### [Problem statement]
Only the lines from the one with "# Forearm and hood" through the one with "depsgraph = bpy.context.evaluated_depsgraph_get()" are to be restated, word for word, with both of them included.

### [Material provided]
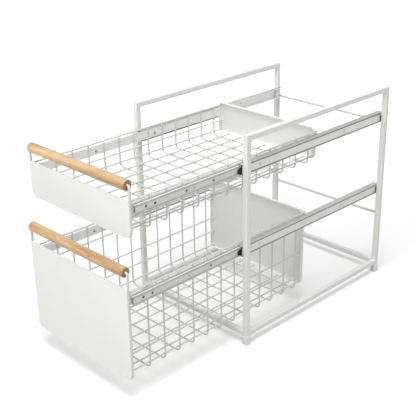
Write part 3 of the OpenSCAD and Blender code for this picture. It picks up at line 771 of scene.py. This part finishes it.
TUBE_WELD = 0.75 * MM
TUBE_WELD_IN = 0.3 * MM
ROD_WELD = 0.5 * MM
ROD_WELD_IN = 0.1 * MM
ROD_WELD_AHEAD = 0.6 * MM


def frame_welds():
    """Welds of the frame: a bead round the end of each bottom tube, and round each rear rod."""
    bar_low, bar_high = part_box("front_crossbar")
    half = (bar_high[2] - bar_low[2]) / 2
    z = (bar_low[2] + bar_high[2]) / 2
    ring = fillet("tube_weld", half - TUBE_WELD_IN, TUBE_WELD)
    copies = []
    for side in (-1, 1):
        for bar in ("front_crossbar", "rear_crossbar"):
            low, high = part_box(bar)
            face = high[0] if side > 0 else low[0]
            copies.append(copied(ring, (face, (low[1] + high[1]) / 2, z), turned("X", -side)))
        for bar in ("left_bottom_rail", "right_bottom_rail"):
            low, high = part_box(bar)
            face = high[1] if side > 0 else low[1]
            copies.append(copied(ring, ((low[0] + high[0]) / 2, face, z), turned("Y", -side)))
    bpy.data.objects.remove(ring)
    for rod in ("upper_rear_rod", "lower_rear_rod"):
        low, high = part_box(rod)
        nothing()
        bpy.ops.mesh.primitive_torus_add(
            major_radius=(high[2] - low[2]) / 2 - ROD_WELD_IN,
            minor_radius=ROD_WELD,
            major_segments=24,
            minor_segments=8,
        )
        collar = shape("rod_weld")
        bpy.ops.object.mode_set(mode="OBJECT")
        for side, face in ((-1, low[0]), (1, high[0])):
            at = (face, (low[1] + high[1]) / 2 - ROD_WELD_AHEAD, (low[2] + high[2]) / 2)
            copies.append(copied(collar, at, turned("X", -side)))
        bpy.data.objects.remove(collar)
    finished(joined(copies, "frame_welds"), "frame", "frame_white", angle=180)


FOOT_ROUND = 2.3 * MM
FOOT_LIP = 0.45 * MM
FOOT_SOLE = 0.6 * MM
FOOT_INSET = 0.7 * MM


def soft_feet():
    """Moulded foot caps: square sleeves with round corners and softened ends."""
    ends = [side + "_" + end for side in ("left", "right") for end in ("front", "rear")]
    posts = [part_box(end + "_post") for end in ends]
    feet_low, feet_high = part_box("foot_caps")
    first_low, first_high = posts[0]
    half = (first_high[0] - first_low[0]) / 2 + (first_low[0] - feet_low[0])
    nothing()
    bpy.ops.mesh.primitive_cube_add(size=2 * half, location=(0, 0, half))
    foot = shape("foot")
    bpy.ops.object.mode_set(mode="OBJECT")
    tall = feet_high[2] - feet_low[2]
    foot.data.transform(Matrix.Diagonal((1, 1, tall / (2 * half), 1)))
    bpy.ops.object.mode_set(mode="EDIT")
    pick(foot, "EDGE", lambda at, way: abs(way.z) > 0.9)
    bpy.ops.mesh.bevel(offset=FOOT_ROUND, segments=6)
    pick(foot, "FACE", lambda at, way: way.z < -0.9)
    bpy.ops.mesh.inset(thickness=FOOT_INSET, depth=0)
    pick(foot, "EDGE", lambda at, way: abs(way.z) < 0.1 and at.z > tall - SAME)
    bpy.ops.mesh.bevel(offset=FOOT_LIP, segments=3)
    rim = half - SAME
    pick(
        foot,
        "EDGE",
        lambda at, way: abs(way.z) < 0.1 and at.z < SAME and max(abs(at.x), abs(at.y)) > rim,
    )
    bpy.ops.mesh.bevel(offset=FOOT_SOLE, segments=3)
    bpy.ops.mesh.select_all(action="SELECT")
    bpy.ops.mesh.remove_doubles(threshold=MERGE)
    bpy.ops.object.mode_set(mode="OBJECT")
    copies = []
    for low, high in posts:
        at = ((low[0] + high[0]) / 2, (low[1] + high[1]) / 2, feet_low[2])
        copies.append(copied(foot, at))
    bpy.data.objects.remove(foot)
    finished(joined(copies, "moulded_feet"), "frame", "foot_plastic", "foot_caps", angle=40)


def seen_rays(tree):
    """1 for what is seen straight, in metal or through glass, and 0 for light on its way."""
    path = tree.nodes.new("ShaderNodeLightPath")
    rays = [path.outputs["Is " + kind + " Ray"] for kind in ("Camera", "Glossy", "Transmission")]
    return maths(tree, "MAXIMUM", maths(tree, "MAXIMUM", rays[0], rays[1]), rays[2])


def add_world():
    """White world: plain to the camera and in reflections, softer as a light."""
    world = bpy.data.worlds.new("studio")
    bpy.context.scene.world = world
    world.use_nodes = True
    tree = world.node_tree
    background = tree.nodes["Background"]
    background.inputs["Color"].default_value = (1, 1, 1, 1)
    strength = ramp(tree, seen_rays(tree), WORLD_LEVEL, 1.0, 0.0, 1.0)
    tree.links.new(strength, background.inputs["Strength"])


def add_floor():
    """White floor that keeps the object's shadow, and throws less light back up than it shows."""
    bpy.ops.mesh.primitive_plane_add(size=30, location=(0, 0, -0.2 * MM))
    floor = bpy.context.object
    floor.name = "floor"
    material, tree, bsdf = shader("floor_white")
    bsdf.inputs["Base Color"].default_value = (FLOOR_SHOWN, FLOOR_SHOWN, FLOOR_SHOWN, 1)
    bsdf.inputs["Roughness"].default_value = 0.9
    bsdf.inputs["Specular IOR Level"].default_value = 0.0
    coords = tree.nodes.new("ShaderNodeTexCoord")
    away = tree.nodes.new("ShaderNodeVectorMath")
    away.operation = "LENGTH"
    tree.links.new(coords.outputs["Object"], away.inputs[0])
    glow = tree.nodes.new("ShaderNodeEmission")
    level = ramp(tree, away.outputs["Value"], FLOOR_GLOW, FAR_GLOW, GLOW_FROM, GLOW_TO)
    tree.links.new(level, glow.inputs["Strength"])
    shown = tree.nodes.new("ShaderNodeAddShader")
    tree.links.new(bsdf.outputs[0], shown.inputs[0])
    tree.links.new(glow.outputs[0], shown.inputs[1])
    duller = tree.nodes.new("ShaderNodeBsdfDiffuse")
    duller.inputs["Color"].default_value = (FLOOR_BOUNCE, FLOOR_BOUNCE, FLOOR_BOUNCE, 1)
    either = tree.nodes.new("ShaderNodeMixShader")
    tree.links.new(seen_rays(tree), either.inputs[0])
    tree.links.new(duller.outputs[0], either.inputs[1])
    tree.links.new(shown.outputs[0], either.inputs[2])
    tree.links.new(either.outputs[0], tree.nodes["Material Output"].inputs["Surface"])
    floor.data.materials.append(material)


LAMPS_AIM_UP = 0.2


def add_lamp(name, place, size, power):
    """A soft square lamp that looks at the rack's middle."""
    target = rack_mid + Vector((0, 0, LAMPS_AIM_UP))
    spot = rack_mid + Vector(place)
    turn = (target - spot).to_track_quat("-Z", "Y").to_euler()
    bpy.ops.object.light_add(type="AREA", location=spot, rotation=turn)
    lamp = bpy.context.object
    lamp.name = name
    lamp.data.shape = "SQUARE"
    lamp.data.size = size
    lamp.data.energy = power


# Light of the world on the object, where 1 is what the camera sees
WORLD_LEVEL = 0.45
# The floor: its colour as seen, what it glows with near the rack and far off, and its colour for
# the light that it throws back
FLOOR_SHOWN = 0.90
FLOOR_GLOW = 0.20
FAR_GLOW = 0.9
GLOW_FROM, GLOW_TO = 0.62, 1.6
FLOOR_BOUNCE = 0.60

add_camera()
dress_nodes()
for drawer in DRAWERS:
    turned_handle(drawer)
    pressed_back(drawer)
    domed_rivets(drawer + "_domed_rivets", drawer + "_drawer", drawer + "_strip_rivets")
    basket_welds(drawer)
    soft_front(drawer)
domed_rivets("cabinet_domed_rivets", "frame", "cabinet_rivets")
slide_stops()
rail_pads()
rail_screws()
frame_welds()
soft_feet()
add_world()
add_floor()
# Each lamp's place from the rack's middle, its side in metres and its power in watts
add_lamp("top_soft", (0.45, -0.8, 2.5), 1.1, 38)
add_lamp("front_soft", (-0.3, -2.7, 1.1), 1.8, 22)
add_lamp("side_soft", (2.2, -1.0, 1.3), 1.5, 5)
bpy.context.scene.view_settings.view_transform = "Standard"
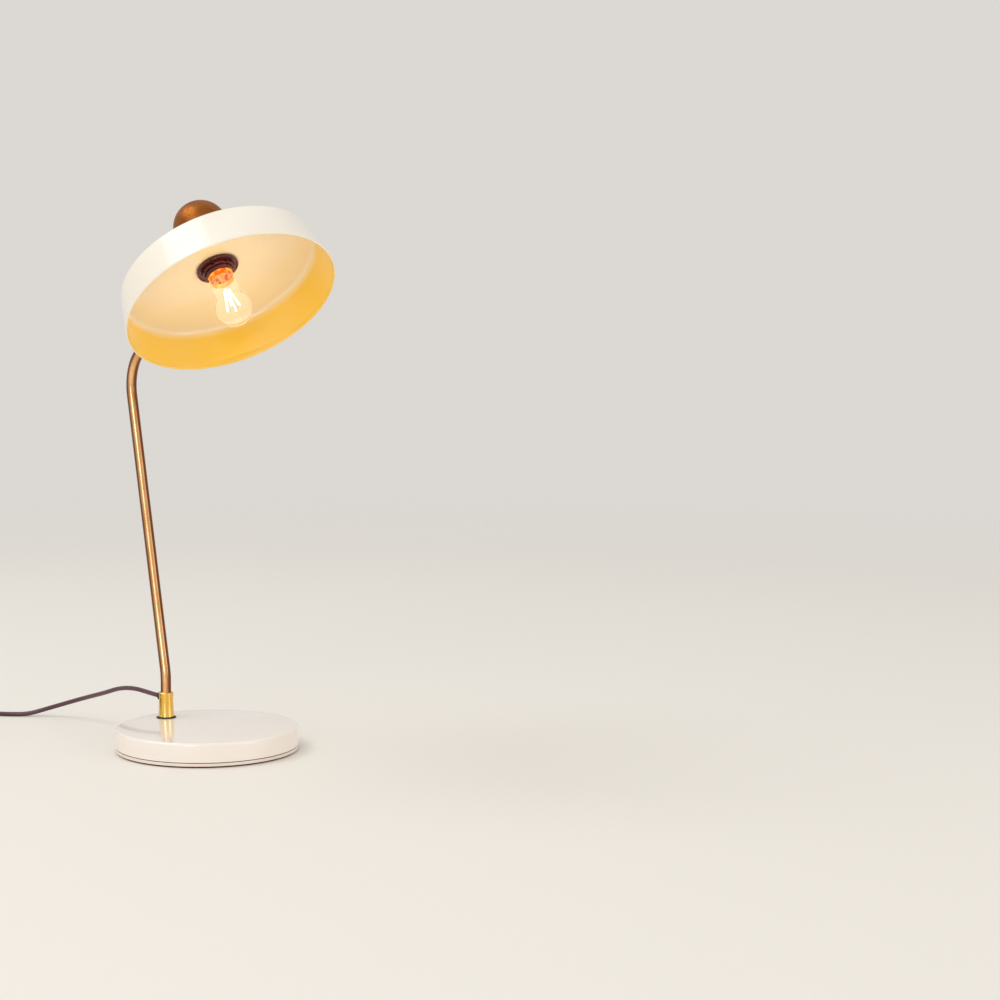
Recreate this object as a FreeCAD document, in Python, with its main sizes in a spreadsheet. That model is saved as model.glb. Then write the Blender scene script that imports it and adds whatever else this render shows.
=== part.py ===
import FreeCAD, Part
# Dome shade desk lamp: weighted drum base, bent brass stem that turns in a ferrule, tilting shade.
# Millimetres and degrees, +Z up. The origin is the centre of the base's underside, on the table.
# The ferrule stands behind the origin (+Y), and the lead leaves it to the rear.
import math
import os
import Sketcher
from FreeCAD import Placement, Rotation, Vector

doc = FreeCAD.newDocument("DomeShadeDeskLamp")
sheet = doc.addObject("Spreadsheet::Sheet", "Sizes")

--

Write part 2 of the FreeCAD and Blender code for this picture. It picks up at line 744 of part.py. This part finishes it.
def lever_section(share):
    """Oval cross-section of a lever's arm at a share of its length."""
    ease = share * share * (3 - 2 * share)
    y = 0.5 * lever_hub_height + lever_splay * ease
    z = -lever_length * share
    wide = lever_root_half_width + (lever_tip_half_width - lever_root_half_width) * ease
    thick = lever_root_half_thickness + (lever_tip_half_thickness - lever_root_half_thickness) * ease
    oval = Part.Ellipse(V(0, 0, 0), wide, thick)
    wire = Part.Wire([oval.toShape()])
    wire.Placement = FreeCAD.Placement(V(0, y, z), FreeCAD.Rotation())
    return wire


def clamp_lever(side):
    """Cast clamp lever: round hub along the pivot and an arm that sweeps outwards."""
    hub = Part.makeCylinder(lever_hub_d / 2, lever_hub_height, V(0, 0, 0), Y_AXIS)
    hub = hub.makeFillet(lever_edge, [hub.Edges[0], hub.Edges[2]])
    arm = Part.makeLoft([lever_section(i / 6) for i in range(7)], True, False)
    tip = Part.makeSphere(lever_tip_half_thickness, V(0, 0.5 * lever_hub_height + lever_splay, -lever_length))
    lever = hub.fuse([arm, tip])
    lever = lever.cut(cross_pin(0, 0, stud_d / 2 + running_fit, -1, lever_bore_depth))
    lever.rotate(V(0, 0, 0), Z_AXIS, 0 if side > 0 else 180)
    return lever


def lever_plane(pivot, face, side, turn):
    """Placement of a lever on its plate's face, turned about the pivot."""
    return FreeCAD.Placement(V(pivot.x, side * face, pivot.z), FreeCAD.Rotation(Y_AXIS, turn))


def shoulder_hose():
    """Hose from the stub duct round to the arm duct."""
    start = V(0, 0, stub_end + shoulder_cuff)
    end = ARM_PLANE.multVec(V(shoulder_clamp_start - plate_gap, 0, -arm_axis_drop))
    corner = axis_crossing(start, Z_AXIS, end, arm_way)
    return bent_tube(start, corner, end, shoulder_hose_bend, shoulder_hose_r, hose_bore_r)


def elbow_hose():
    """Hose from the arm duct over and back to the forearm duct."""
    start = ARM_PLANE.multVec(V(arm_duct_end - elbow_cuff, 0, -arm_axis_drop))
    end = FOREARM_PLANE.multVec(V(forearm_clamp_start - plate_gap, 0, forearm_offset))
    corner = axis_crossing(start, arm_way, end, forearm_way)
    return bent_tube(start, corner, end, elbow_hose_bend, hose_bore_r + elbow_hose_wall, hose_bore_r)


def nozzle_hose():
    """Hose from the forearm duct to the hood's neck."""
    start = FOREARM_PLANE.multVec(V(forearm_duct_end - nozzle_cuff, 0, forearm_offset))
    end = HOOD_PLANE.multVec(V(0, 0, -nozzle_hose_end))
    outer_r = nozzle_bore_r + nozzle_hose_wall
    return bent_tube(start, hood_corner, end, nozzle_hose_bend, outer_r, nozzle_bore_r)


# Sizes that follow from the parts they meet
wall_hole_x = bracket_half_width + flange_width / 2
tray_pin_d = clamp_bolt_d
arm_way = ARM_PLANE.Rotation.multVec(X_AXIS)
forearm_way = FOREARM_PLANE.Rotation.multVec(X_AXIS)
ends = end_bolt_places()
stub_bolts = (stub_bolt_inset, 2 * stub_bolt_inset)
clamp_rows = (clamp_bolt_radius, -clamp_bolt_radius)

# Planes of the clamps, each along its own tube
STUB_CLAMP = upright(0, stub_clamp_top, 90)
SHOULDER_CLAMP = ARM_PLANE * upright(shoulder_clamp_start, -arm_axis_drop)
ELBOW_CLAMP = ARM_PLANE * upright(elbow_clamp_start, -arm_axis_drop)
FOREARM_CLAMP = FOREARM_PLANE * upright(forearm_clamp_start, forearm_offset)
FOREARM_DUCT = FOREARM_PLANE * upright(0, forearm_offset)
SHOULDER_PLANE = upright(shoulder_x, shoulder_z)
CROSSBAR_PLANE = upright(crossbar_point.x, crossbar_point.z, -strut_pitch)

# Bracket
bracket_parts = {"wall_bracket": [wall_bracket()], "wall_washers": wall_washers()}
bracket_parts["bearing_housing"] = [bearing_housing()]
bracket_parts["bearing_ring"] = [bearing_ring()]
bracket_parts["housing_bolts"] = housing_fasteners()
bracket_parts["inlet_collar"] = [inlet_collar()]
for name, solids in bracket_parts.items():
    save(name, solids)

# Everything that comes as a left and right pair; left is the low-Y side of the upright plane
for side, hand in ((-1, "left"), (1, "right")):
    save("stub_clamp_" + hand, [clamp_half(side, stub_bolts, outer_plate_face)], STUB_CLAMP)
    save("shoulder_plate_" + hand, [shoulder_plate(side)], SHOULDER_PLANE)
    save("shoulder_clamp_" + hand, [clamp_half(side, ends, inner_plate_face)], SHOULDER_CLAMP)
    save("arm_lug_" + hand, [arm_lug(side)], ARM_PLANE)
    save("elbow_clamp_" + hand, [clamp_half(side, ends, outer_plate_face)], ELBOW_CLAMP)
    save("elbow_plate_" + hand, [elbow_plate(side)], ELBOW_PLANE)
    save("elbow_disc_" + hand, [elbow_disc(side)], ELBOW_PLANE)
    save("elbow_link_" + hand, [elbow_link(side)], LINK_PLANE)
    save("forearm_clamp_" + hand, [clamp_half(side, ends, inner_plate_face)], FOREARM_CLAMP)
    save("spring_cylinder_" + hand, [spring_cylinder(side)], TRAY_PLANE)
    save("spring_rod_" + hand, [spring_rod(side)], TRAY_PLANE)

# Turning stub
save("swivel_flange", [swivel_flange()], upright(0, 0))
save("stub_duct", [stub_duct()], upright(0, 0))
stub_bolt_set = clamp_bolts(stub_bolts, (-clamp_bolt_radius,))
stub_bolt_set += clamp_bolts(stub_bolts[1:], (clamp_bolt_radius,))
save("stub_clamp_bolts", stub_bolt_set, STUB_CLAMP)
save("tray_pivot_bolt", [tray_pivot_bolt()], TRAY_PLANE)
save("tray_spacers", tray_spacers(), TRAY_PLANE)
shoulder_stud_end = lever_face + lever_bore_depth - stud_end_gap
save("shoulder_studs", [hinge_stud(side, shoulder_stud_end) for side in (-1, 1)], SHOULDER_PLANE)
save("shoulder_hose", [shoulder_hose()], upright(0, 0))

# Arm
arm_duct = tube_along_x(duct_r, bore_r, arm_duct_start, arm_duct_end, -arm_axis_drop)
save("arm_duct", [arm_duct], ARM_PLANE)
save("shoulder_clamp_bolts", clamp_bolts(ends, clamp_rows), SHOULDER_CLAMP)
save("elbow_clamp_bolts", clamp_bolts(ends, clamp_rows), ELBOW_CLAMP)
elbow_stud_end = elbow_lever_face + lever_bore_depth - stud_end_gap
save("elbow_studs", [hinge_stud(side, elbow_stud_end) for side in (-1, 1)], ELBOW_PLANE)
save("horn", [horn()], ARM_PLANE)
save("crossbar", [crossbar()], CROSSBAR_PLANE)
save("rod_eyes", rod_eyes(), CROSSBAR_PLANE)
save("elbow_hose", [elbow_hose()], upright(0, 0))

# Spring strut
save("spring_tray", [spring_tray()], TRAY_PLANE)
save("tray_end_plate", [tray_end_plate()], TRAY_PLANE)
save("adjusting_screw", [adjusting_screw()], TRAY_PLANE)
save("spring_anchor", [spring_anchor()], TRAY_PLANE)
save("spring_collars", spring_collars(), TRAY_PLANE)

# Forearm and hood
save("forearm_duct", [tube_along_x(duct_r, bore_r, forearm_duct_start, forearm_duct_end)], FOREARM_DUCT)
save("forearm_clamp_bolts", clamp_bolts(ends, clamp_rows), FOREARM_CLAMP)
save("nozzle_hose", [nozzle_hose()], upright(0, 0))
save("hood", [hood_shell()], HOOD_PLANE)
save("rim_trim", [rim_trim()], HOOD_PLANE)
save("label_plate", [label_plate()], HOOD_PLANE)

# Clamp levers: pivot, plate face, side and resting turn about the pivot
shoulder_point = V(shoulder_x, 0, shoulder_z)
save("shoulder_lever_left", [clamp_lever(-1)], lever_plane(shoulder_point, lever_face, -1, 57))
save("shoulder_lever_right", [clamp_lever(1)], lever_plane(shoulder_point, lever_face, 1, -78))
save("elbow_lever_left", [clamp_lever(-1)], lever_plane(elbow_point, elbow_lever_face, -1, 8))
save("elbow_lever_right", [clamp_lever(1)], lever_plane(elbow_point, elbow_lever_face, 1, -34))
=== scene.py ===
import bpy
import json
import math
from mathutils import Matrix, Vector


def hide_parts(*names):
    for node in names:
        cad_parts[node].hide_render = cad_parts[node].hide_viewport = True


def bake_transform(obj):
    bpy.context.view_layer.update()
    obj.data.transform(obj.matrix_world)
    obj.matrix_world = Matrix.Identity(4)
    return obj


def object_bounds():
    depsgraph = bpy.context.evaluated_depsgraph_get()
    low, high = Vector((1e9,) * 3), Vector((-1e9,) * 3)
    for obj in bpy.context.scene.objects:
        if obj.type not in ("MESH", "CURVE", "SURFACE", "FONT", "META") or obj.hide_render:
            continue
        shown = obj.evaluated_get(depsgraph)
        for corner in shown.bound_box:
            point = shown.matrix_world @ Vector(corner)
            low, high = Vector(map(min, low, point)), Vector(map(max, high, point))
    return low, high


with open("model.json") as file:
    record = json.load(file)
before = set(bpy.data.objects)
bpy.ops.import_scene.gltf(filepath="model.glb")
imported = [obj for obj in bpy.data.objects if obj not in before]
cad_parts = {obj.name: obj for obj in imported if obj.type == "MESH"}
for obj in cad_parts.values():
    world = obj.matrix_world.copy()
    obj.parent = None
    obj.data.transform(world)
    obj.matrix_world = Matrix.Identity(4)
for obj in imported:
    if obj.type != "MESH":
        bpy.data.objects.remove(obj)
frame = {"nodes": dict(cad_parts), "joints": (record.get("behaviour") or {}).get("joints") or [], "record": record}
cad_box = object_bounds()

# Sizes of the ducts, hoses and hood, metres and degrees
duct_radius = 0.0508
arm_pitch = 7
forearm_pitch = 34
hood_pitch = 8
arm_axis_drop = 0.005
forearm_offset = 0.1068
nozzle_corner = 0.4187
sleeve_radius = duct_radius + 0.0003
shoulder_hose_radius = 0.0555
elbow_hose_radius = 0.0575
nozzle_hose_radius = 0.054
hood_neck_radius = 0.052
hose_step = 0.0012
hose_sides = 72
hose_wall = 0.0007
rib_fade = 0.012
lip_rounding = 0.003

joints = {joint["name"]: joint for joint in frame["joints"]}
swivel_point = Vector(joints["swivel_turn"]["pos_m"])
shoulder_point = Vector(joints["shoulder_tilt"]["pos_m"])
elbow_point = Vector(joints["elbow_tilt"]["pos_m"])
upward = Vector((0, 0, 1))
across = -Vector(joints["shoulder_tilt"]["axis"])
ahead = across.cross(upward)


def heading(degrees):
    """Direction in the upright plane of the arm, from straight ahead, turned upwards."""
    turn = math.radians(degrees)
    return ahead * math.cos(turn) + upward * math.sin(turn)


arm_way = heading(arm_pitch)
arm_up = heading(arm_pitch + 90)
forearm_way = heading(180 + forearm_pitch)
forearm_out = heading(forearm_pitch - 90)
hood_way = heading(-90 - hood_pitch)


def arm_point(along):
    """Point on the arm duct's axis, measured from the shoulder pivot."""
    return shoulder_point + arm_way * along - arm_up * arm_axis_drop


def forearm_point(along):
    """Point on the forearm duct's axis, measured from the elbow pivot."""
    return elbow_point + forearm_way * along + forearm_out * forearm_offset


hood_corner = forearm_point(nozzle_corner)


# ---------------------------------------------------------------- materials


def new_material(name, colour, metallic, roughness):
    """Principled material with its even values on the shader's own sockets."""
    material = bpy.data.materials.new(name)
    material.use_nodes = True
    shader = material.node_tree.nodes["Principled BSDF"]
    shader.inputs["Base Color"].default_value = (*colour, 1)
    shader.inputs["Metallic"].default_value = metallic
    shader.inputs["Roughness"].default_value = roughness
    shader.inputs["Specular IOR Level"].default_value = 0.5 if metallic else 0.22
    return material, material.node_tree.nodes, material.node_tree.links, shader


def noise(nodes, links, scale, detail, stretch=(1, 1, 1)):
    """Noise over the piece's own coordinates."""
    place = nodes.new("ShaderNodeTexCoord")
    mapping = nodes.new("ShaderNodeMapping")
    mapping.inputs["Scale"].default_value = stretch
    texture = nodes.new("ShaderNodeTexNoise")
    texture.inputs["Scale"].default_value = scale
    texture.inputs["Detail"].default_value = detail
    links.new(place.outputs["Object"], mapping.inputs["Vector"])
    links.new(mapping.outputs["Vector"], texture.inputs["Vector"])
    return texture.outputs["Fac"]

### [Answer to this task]
# Forearm and hood
save("forearm_duct", [tube_along_x(duct_r, bore_r, forearm_duct_start, forearm_duct_end)], FOREARM_DUCT)
save("forearm_clamp_bolts", clamp_bolts(ends, clamp_rows), FOREARM_CLAMP)
save("nozzle_hose", [nozzle_hose()], upright(0, 0))
save("hood", [hood_shell()], HOOD_PLANE)
save("rim_trim", [rim_trim()], HOOD_PLANE)
save("label_plate", [label_plate()], HOOD_PLANE)

# Clamp levers: pivot, plate face, side and resting turn about the pivot
shoulder_point = V(shoulder_x, 0, shoulder_z)
save("shoulder_lever_left", [clamp_lever(-1)], lever_plane(shoulder_point, lever_face, -1, 57))
save("shoulder_lever_right", [clamp_lever(1)], lever_plane(shoulder_point, lever_face, 1, -78))
save("elbow_lever_left", [clamp_lever(-1)], lever_plane(elbow_point, elbow_lever_face, -1, 8))
save("elbow_lever_right", [clamp_lever(1)], lever_plane(elbow_point, elbow_lever_face, 1, -34))
=== scene.py ===
import bpy
import json
import math
from mathutils import Matrix, Vector


def hide_parts(*names):
    for node in names:
        cad_parts[node].hide_render = cad_parts[node].hide_viewport = True


def bake_transform(obj):
    bpy.context.view_layer.update()
    obj.data.transform(obj.matrix_world)
    obj.matrix_world = Matrix.Identity(4)
    return obj


def object_bounds():
    depsgraph = bpy.context.evaluated_depsgraph_get()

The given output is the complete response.